You have not lived until you've stood in Memorial Stadium on a blackout night with 85,000 Husker fans screaming in unison like it's the freaking Super Bowl, the apocalypse, and a family reunion all wrapped up in one. That was me last Saturday! They modified the field and the lighting. The scarlet-blooded fans showed up in all black. Watching Nebraska take on USC under the lights was probably the coolest game-day experience I've ever had at Memorial Stadium! Y'all, Lincoln on game days is not hype - it is truly a phenomenon. The energy is absolutely electric!
But then - just like that, the energy shifted.
Our quarterback, Dylan Raiola, got injured and pulled from the game.

You could almost feel the silence in the stadium. The fans were still there, but the sound dropped like dead weight. The team looked tired...not only physically, but like they'd been punched in the gut. To me, that was a coachable moment...to both our players and our fans. Unfortunately, it's what happens when people are worn out from carrying disappointment for too many years.
Real quick, let's roll forward to Sunday. The volleyball game - same town, same fans, but this time the energy never wavered for a second. Nebraska was playing Oregon and, let's be honest, it wasn't a high stakes match. That being said, the crowd still showed up loud, focused, and fully engaged. These women have now won 40 straight sets (WHAT, Yes...that is a 4 0!). That's the kind of energy that doesn't depend on a scoreboard. That is a program built on confidence, consistency, and culture.

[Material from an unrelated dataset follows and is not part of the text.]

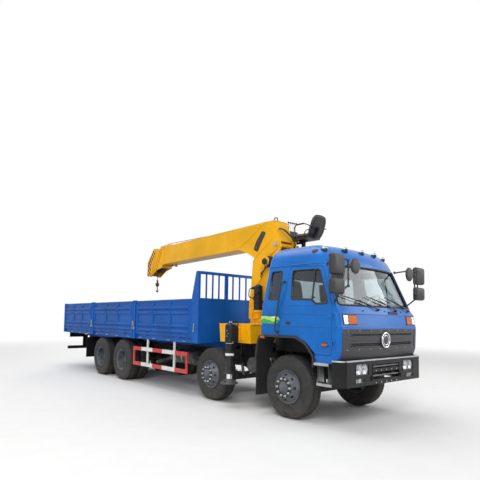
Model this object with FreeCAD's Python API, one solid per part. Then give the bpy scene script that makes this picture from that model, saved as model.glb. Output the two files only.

Ok...now let's go back to Saturday night. I heard a lot of disappointing comments and, honestly, uttered a few myself. Things like: "We should've won that game." "We could've won!" "They should've left Raiola in." "We just can't seem to figure out how to WIN!" At the same time, all those things FELT true. However, once the frustration settled and the emotions cooled, something shifted. The same people who were ready to throw in the towel were suddenly pointing out that we held USC to fewer points than anyone had all season. That's not nothing! That is exponential growth! That's PROGRESS! THAT deserves to be recognized and celebrated.
Here's what happens - our first reactions, especially the emotional ones, are almost always short-sighted. They're driven by adrenaline, disappointment, ego, and fear. When given just a little time, reflection takes place, and it changes our perception. It doesn't change the facts - it changes the framing. It gives us room to recognize where things are actually headed, not simply where they are today.
We do this constantly in our day-to-day lives.
We cook a meal that flops, immediately decide we aren't worthy in the kitchen, and declare takeout as our new way of life. A few days later, we realize it actually tasted much better than our last attempt - the chicken wasn't raw, the sauce wasn't scorched and we had, in fact, gotten better at cooking. Growth.
We give a presentation, trip over a few words, and immediately tell ourselves we are terrible at public speaking. Later that week, we remember how we once panicked just thinking about standing up in front of people. Now, we can handle a mic and a slideshow, and actually provide valuable content. Progress.
We send an email that doesn't land quite right. We make an awkward comment in a meeting. We forget to follow up on something. Whatever it may be, we are left convinced we aren't cut out for leadership. Then again, given time we realize those moments don't define our trajectory. They do, however, teach us something.
Energy matters! BUT...what we do after the energy shifts is what shapes us!
We can't compare yesterday's faults to yesterday's successes. That's not how growth works. We have to compare yesterday's faults to last week's, last month's, last years. That's when we see what is actually changing. That's when we identify growth and trajectory.
Here is my takeaway for today: give yourself the grace to reflect before you react. Sit with the discomfort for a minute. Let your considered thoughts rise above the reactive ones. That's where the learning lives. That's momentum.
Truth is, we are not the Husker team from the championship years. Not yet. We are also not where we were last year or three years ago or five years ago. We are somewhere in between. Progress and frustration can be true at the same time.
That's the lesson most of us miss.
We expect growth to feel like winning. Sometimes it just feels like less losing. Sometimes it means holding USC to fewer points than anyone else, even if you still walk off the field without the win. Sometimes it means walking out of a meeting knowing you could've said it better - but at the same time knowing you said something you wouldn't have had the confidence to say a year ago. That's the look of improvement.
It's slow. It's sometimes subtle. It's easy to miss when you're only looking at outcomes. However, when you pause, reflect, and look back with clearer vision, you start to see how far you've really come.
Sooooo...next time the energy drops, the wheels come off, or the crowd goes quiet, resist the urge to call it a failure. Give the experience some space and let your considered self catch up to your reactive one.
That is how we learn to trust the process over and over. That is how we build belief. That is how things shift, from tired to resilient, from almost to legit badassery.